The prospect of eating a meal comprised of many unusual animal parts was exciting. I’m a big fan of Chris Cosentino. who enjoys toying with and serving innards and other ghastlies and crumbs, officially called offal in the culinary world. Chris was born into a winemaking family and was probably custom built to grow into his current status as one of America’s most interesting chefs. He’s not as famous as, say, Boulud or Andres or others, but he’ll probably get his TV show one day and then all hell-fame-and-flame will break loose for him.
Again, the concept alone of eating the oddities thrilled and, while the dinner was even more challenging than I expected, it was still a fun and wonderful ride. Not all the dishes were great, but the entire meal was a great experience (hence the great grade). But, to be sure, it’s not the multi-course meal to suit everyone; not even those who are flesh fanatics.
But hey, how many times do you get to have beef tendon and berries? Or sheep’s bladder bruschetta? So if you think you’re adventurous, I highly encourage you to visit Incanto for the annual Snout-to-Tail dinner. You’ll have a party-starter conversation for the rest of your life.
Course 1: PIG EAR TERRINE
Beautiful presentation; just gorgeous. Pig ear, being really chewy (cartilage), can be a challenge.
Course 2: CHORIZO & DUCK EGG
I enjoy a good spicy chorizo, in combination with just about anything you hit with it. The presentation of this was a bit messy, perhaps because duck eggs are big and unruly. This was pretty good, but excessively portioned and not as well balanced as some of the other courses.

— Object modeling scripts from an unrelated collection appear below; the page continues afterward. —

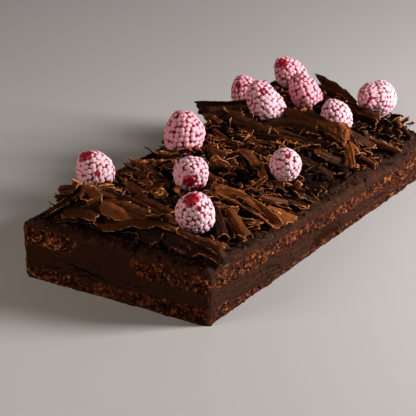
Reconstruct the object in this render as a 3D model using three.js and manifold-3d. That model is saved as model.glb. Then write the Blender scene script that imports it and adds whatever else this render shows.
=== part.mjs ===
// A rectangular chocolate layer cake under a heap of chocolate shavings and eleven frosted
// raspberries. Millimetres, +Z up. +X runs along the cake to its far end, the cut near end is at -X,
// the shown long side is at -Y, and the origin is under the middle of the object, where it stands.
//
// The cake is four solids that lie on each other: a base sponge, a mousse layer, an upper sponge and
// the ganache. Each reaches from one interface surface to the next, and an interface is a set of rings
// of the plan's outline. The long side at -Y has slumped, so the interfaces come down towards it.
import * as THREE from "three";
import { mergeVertices } from "three/addons/utils/BufferGeometryUtils.js";
import Module from "manifold-3d";

const wasm = await Module();
wasm.setup();
const { Manifold } = wasm;

// ---- Driving dimensions, mm ----
const LENGTH = 250; // of the shown long side
const WIDTH = 120;
const SKEW = 10; // the near end is cut out of square: its left corner lies this much further out
const CORNER = 4; // radius of the upright corners
const LEVELS = [0, 10.3, 19.8, 30.2, 34.5]; // the interfaces in the middle of the cake
const SLOPE_IN = 26; // how far in from the outline an interface is level
const GAP = 0.4; // between neighbours that lie on each other
const HEAP_INSET = 8; // from the outline to the foot of the heap
const HEAP_RISE = 5; // of the heap's core above the ganache
const CURL_THICKNESS = 0.9;

// The interfaces' heights at the outline, from the base up: at the four corners, and along the
// shown long side as pairs of distance from the near end and height.
const CORNER_HEIGHTS = {
  nearRight: [0, 10.6, 18.6, 29.4, 33.8],
  nearLeft: [0, 7.8, 17, 32, 34.3],
  farLeft: [0, 9, 18.5, 30.5, 34],
  farRight: [0, 7, 12.5, 20, 25],
};
const SLUMP = [
  [[0, 0], [1, 0]],
  [[0, 10.6], [32, 4.4], [70, 3], [100, 3], [135, 3], [160, 5], [210, 6], [250, 7]],
  [[0, 18.6], [26, 15.8], [70, 14.6], [100, 13], [128, 11.4], [155, 10.2], [200, 10], [250, 12.5]],
  [[0, 29.4], [26, 27], [68, 24.6], [90, 23], [128, 19.6], [176, 17.4], [210, 17.4], [250, 20]],
  [[0, 33.8], [26, 32.4], [68, 28.6], [100, 27], [128, 25.4], [165, 23.6], [210, 22.4], [250, 25]],
];
// A wedge-shaped hollow between base and mousse in the shown long side.
const HOLLOW = { at: 121, halfLength: 19, depth: 5 };

// The stations that the rings share, on each side and each corner.
const STATIONS = { right: 24, far: 7, left: 11, near: 13, corner: 2 };

// ---- Seeded variation ----
const fraction = (v) => v - Math.floor(v);
const hash = (i, j, seed) => fraction(Math.sin(i * 127.1 + j * 311.7 + seed * 74.7) * 43758.5453);
const ease = (t) => t * t * (3 - 2 * t);
const mix = (a, b, t) => a + (b - a) * t;
const clamp = (v, low, high) => Math.min(high, Math.max(low, v));
const radians = (degrees) => (degrees * Math.PI) / 180;

// Smooth noise from -1 to 1: hashed values at whole numbers, eased between them.
function noise(x, y, seed) {
  const i = Math.floor(x);
  const j = Math.floor(y);
  const u = ease(x - i);
  const v = ease(y - j);
  const low = mix(hash(i, j, seed), hash(i + 1, j, seed), u);
  const high = mix(hash(i, j + 1, seed), hash(i + 1, j + 1, seed), u);
  return 2 * mix(low, high, v) - 1;
}

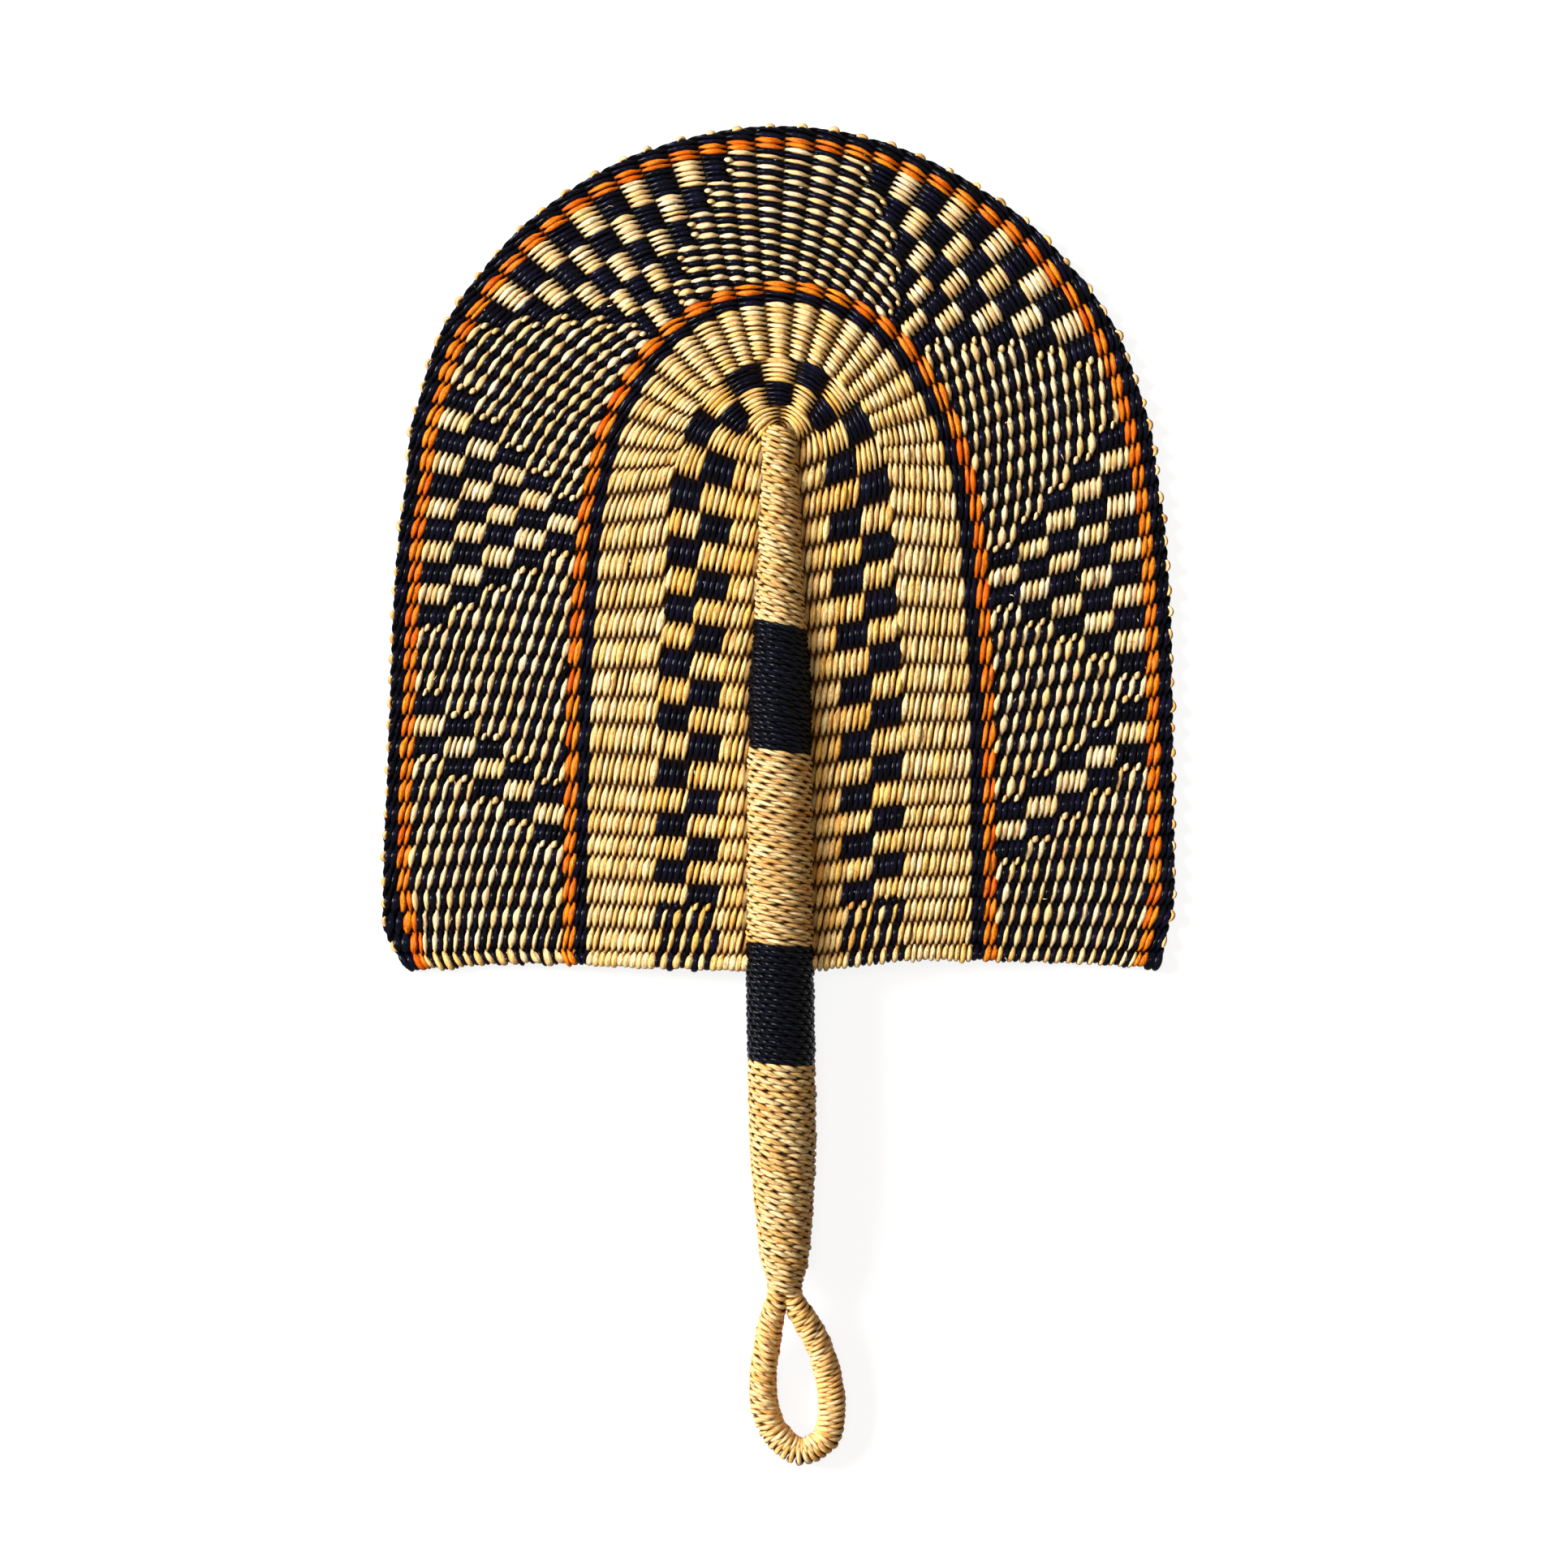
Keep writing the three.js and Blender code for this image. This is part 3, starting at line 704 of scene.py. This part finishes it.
makeLooseFibres()
makeStakes("near_stakes", "near", ["inner_panel_near"])
makeStakes("far_stakes", "far", ["inner_panel_far"])
makeStakes("band_stakes", "band", ["pattern_band", "rim_navy_rows"])
makeStakeEnds()
print("stakes made")

# the closing stitches along the hem, each one a slanted ring round the rows' ends
hem = {
    "middle": 2.9, "halfHeight": 2.2, "halfDepth": 1.9, "rings": 16, "halfThick": 0.75, "spread": 0.16,
    "widthSpread": 0.1, "dryDepth": 1.08, "waveHeight": 3, "layRadius": 3, "seed": 70,
    # what is left of a stitch's width, thickness and shade at its two ends
    "endWidth": 0.28, "endThick": 0.4, "endShade": 0.3, "plumpPower": 0.9, "plumpDrop": 0.14,
    # how far the top stands to the left of the bottom, and the widths as shares of a row
    "left": {"slant": 1.1, "straw": 0.72, "navy": 0.5, "orange": 0.6},
    "right": {"slant": -0.75, "straw": 0.56, "navy": 0.56, "orange": 0.62},
    "innerSlant": -0.4,
    # the colours of the even and the odd rows in each zone, where they aren't straw
    "colours": {"squares": ("navy", "straw"), "innerNavy": ("navy", "navy"), "innerOrange": ("orange", "orange"),
                "band": ("straw", "navy"), "outerOrange": ("orange", "orange"), "rimNavy": ("navy", "navy")},
}


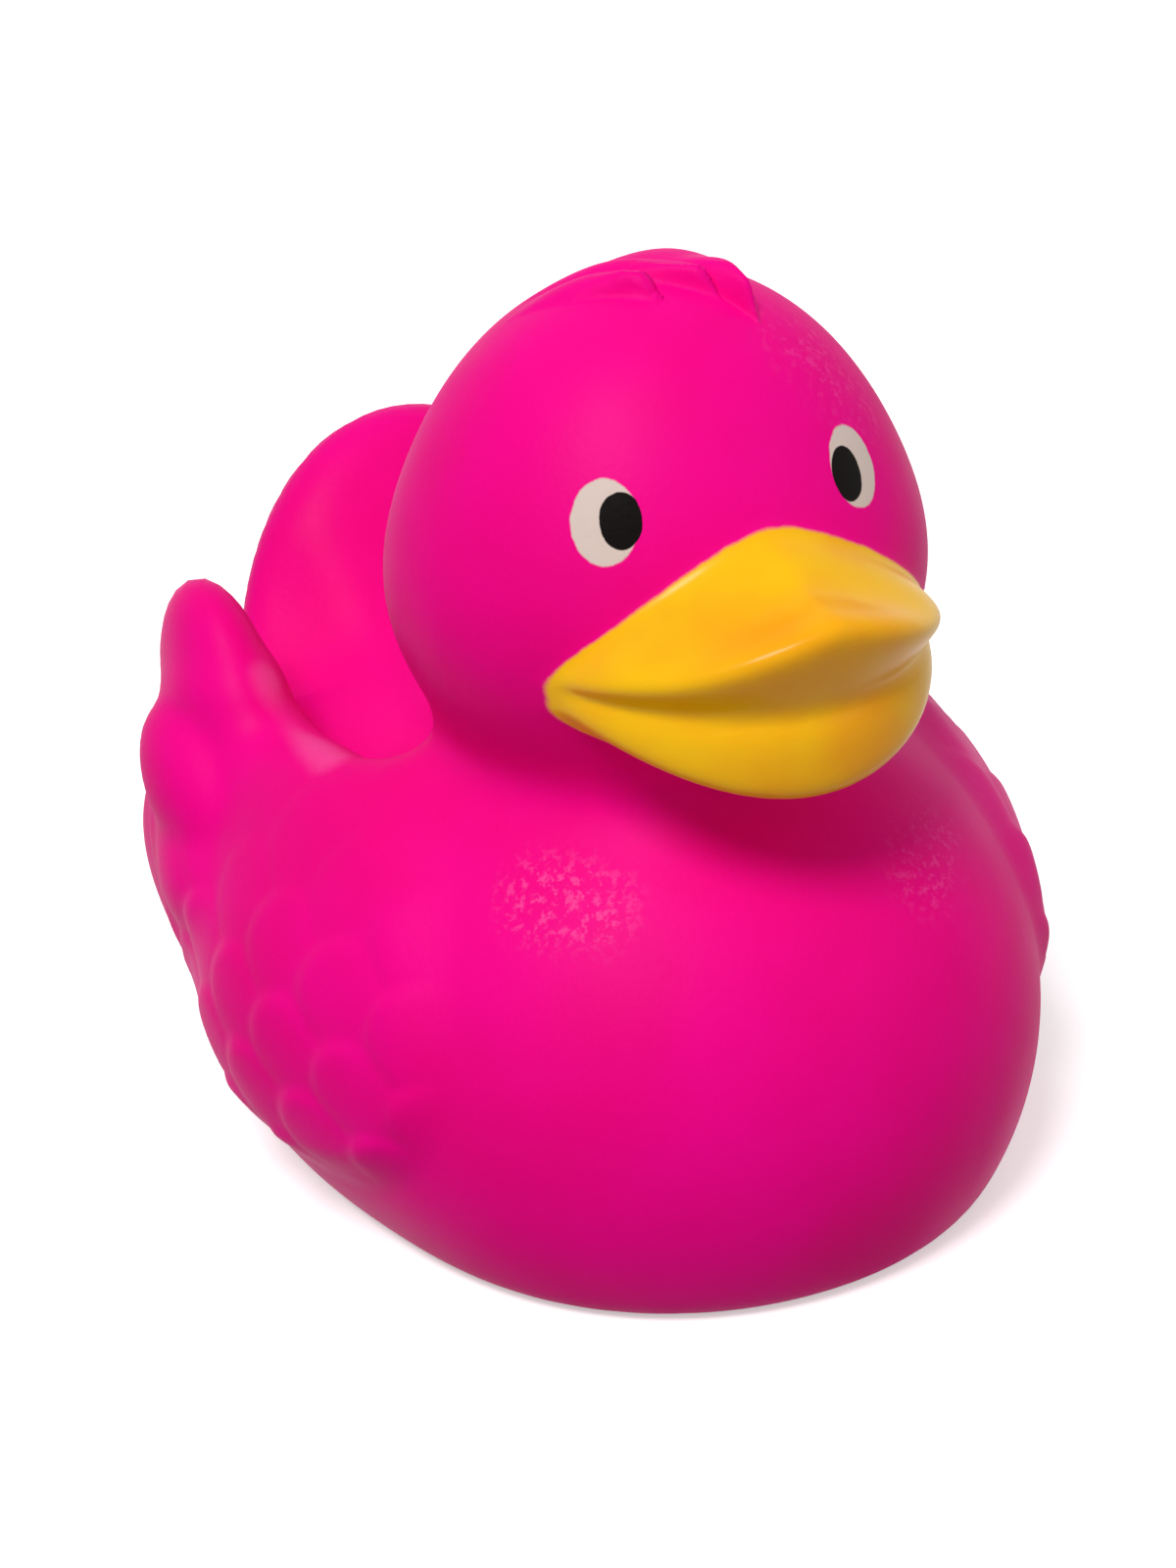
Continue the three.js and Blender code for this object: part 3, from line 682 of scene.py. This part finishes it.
moulded = mouldedGroup()
oval = ovalGroup()
rubbedAndHighlit = rubAndHighlightGroup()


def ovalDirections(centre, half, turn):
    # the oval's level and rising directions on the face, each divided by its half size
    middle = np.array([0, head["y"], head["z"]])
    outward = (np.array(centre) - middle) / np.array([head["rx"], head["ry"], head["rz"]]) ** 2
    outward /= np.linalg.norm(outward)
    across = np.cross([0, 0, 1], outward)
    across /= np.linalg.norm(across)
    up = np.cross(outward, across)
    a = math.radians(turn)
    turnedAcross = math.cos(a) * across - math.sin(a) * up
    turnedUp = math.cos(a) * up + math.sin(a) * across
    return tuple(turnedAcross / half[0] / mm), tuple(turnedUp / half[1] / mm)


def placed(point):
    # a place on the form, in mm, as a place in the mesh, in metres
    return tuple(np.array([point[0], point[1] + shiftY, point[2]]) * mm)


def vinylMaterial():
    # pink with slow changes of tone, then the rubbed places and a painted highlight along a wing's ridge, the
    # bill's paint and the eyes over it
    material, tree, shader = newMaterial("paintedPinkVinyl")
    position = addNode(tree, "ShaderNodeTexCoord").outputs["Object"]
    surface = useGroup(tree, moulded, Position=position, Grain=vinyl["grain"], Waves=vinyl["waves"])

    tone = mapped(tree, noise(tree, position, *vinyl["toneNoise"]), *vinyl["tone"])
    colour = mixed(tree, tone, vinyl["pink"], vinyl["pinkDeep"])
    # the rubbed places, and a painted highlight along a wing's ridge drawn the same way
    for paleMark in rubsAndHighlight:
        ends = {"Start": placed(paleMark["from"]), "End": placed(paleMark["to"])}
        look = {"Radius": paleMark["radius"] * mm, "Amount": paleMark["amount"], "Specks": paleMark["specks"]}
        patch = useGroup(tree, rubbedAndHighlit, Position=position, **ends, **look)
        colour = mixed(tree, patch["Mask"], colour, vinyl["rubbedAndHighlit"])

    distance = addNode(tree, "ShaderNodeAttribute", {"attribute_name": "billDistance"}).outputs["Fac"]
    unevenness = ragged(tree, position, billPaint["raggedNoise"], billPaint["ragged"])
    uneven = maths(tree, "ADD", distance, unevenness)
    edge, soft = billPaint["edge"], billPaint["edgeSoft"]
    onBill = mapped(tree, uneven, edge + soft, edge - soft)
    tone = mapped(tree, noise(tree, position, *billPaint["toneNoise"]), *billPaint["tone"])
    colour = mixed(tree, onBill, colour, mixed(tree, tone, billPaint["yellow"], billPaint["orange"]))

    for eye in eyePlaces:
        for layer in ("white", "pupil"):
            centre = eye[layer + "At"]
            across, up = ovalDirections(centre, eyes[layer + "Half"], eye["turn"])
            directions = {"Centre": placed(centre), "Across": across, "Up": up}
            drawn = useGroup(tree, oval, Position=position, Raggedness=eyes["ragged"], **directions)
            colour = mixed(tree, drawn["Mask"], colour, eyes[layer])
    tree.links.new(colour, shader.inputs["Base Color"])

    roughness = maths(tree, "MULTIPLY_ADD", surface["Gloss"], vinyl["glossChange"], vinyl["roughness"])
    roughness = maths(tree, "MULTIPLY_ADD", onBill, billPaint["roughness"] - vinyl["roughness"], roughness)
    tree.links.new(roughness, shader.inputs["Roughness"])
    tree.links.new(maths(tree, "MULTIPLY", onBill, billPaint["coat"]), shader.inputs["Coat Weight"])
    shader.inputs["Coat Roughness"].default_value = billPaint["coatRoughness"]
    relief = {"Strength": vinyl["bumpStrength"], "Distance": vinyl["bump"], "Height": surface["Height"]}
    bump = addNode(tree, "ShaderNodeBump", None, **relief)
    tree.links.new(bump.outputs[0], shader.inputs["Normal"])
    shader.inputs["Specular IOR Level"].default_value = vinyl["specular"]
    shader.inputs["Subsurface Weight"].default_value = vinyl["subsurface"]
    shader.inputs["Subsurface Radius"].default_value = vinyl["subsurfaceRadius"]
    shader.inputs["Subsurface Scale"].default_value = vinyl["subsurfaceScale"]
    return material


plastic = {
    "white": (0.80, 0.79, 0.75), "shade": (0.74, 0.72, 0.68), "toneNoise": (120.0, 3.0), "tone": (0.35, 0.65),
    "roughness": 0.5, "glossChange": 0.1, "grain": 0.6, "waves": 0.2, "bump": 0.00005, "bumpStrength": 0.6,
}


def squeakerMaterial():
    material, tree, shader = newMaterial("whitePlastic")
    position = addNode(tree, "ShaderNodeTexCoord").outputs["Object"]
    surface = useGroup(tree, moulded, Position=position, Grain=plastic["grain"], Waves=plastic["waves"])
    tone = mapped(tree, noise(tree, position, *plastic["toneNoise"]), *plastic["tone"])
    tree.links.new(mixed(tree, tone, plastic["white"], plastic["shade"]), shader.inputs["Base Color"])
    roughness = maths(tree, "MULTIPLY_ADD", surface["Gloss"], plastic["glossChange"], plastic["roughness"])
    tree.links.new(roughness, shader.inputs["Roughness"])
    relief = {"Strength": plastic["bumpStrength"], "Distance": plastic["bump"], "Height": surface["Height"]}
    bump = addNode(tree, "ShaderNodeBump", None, **relief)
    tree.links.new(bump.outputs[0], shader.inputs["Normal"])
    return material


duck.data.materials.append(vinylMaterial())
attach(duck, "root")
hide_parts("duck_body")

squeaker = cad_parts["squeaker"]
squeaker.data.materials.clear()
squeaker.data.materials.append(squeakerMaterial())
print("materials: vinyl, plastic")

# stage, light and camera

studio = {
    "floorHalf": 3.0, "white": 0.28, "floorRoughness": 0.9, "floorLift": 0.45, "liftFrom": 0.3, "liftTo": 1.2,
    "world": 0.40, "aimAt": (0, 0, 0.035), "keyAt": (-0.55, -0.5, 1.05), "keySize": 0.45, "keyPower": 10.0,
    "fillAt": (0.8, -0.9, 0.7), "fillSize": 0.9, "fillPower": 1.2,
}


def seenDirectly(tree):
    # 1 for rays from the camera, mirrors and glass, 0 for the light that reaches the duck
    path = addNode(tree, "ShaderNodeLightPath").outputs
    seen = maths(tree, "MAXIMUM", path["Is Camera Ray"], path["Is Glossy Ray"])
    return maths(tree, "MAXIMUM", seen, path["Is Transmission Ray"])


def addFloor():
    # a pale floor for the duck's light, shown white but for the duck's shadow
    half = studio["floorHalf"]
    mesh = bpy.data.meshes.new("floor")
    corners = [(-half, -half, 0), (half, -half, 0), (half, half, 0), (-half, half, 0)]
    mesh.from_pydata(corners, [], [(0, 1, 2, 3)])
    floor = bpy.data.objects.new("floor", mesh)
    bpy.context.collection.objects.link(floor)
    material, tree, shader = newMaterial("paleFloor")
    seen = seenDirectly(tree)
    colour = mixed(tree, seen, (studio["white"],) * 3, (1.0, 1.0, 1.0))
    tree.links.new(colour, shader.inputs["Base Color"])
    shader.inputs["Emission Color"].default_value = (1, 1, 1, 1)
    # the far floor is lifted to full white, so that its edge doesn't show from a low angle
    position = addNode(tree, "ShaderNodeTexCoord").outputs["Object"]
    away = vectorMaths(tree, "LENGTH", i0=position)[1]
    lift = mapped(tree, away, studio["liftFrom"], studio["liftTo"], studio["floorLift"], 1.0)
    tree.links.new(maths(tree, "MULTIPLY", seen, lift), shader.inputs["Emission Strength"])
    shader.inputs["Roughness"].default_value = studio["floorRoughness"]
    shader.inputs["Specular IOR Level"].default_value = 0.0
    mesh.materials.append(material)


def addWorld():
    # white where it is seen, and weaker as light on the duck
    world = bpy.data.worlds.new("studio")
    bpy.context.scene.world = world
    world.use_nodes = True
    tree = world.node_tree
    background = tree.nodes["Background"]
    background.inputs["Color"].default_value = (1, 1, 1, 1)
    seen = seenDirectly(tree)
    strength = maths(tree, "MULTIPLY_ADD", seen, 1 - studio["world"], studio["world"])
    tree.links.new(strength, background.inputs["Strength"])


def addLamp(name, place, size, power):
    # a round lamp turned to the middle of the duck
    lamp = bpy.data.lights.new(name, "AREA")
    lamp.shape = "DISK"
    lamp.size = size
    lamp.energy = power
    holder = bpy.data.objects.new(name, lamp)
    holder.location = place
    holder.rotation_euler = (Vector(studio["aimAt"]) - Vector(place)).to_track_quat("-Z", "Y").to_euler()
    bpy.context.collection.objects.link(holder)


# angles in degrees, place in mm
view = {
    "azimuth": -24.92, "elevation": 24.82, "roll": -2.79, "place": (-116.06, -248.04, 156.80),
    "lens": 78.18, "clipStart": 0.01,
}


def addCamera():
    # back points from the duck to the camera; right and up are turned by the roll
    a, e, r = (math.radians(view[key]) for key in ("azimuth", "elevation", "roll"))
    back = Vector((math.sin(a) * math.cos(e), -math.cos(a) * math.cos(e), math.sin(e)))
    level = Vector((math.cos(a), math.sin(a), 0))
    rise = back.cross(level)
    right = math.cos(r) * level + math.sin(r) * rise
    up = back.cross(right)
    lens = bpy.data.cameras.new("camera")
    lens.lens = view["lens"]
    lens.clip_start = view["clipStart"]
    camera = bpy.data.objects.new("camera", lens)
    camera.matrix_world = Matrix((right, up, back)).transposed().to_4x4()
    camera.location = Vector(view["place"]) * mm
    bpy.context.collection.objects.link(camera)
    bpy.context.scene.camera = camera


addFloor()
addWorld()
addLamp("key", studio["keyAt"], studio["keySize"], studio["keyPower"])
addLamp("fill", studio["fillAt"], studio["fillSize"], studio["fillPower"])
addCamera()
bpy.context.scene.view_settings.view_transform = "Standard"
print("stage: floor, world, two lamps, camera")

Course 3: TONGUE PASTRAMI (and rye seed) SALAD
I love pastrami, too. This was a super-clever reinterpretation of pastrami on rye, with the tongue pastrami (excellent) and sprouted rye seeds on a light salad. This was a terrific course, perhaps my favorite of the evening.
Course 4: SHEEP’S SPLEEN BRUSCHETTA
Now when you go to the grocery store, I’ll bet you a zillion dollars you have never gone up to your butcher and said, “Hey I’m really in the mood for sheep spleen. Do you have some fresh spleen today?” Incanto is an Italian restaurant and Chris Cosentino’s quirky bruschetta had its high points but, for me, the earthy chewiness of the meat involved made the portions again too large. We ate about half and that was plenty. Gold star for originality, though.
Course 5: GOAT POT PIE
Again, a terrific idea from Chris here, to invert the chicken pot pie All-American concept with goat meat. I’m not a huge fan of desconstructed dishes, especially when the deconstruction takes away the best part of the dish. In the case of a pot pie, a crusty pie is paramount, even beyond what’s put inside. So the flaky top was good, but I needed more. The onions, potatoes, carrots, peas, also good.
Now I actually am one of the few people I know who’ll seek out goat meat. Having chivito (baby goat) in Argentina opened my eyes to how awesome goat can be. Unfortunately, the goat procured for this meal had a bit of dirty funky taste that some goat meat can have. I’m not sure what causes it; one day I’ll find out. I think Chris will fare better in the next batch but again, this was an excellent reinterpretation of a classic, and given a beautiful presentation.
Course 6: DESSERT – BEEF TENDON & BERRIES
My girlfriend couldn’t deal with this. One could say it’s like chewing on a torn prophylactic (and someone did), but I thought it was a pretty good dessert. And fun. You know, considering we were eating beef tendon. It did have a similarly bland, chewy textture that the pig ear did, but not as intense. The beef tendon was a nice textural balance to the berries and cream.
This certainly won’t win over the breakfast at Wimbledon crowd but, who knows….stranger things happen.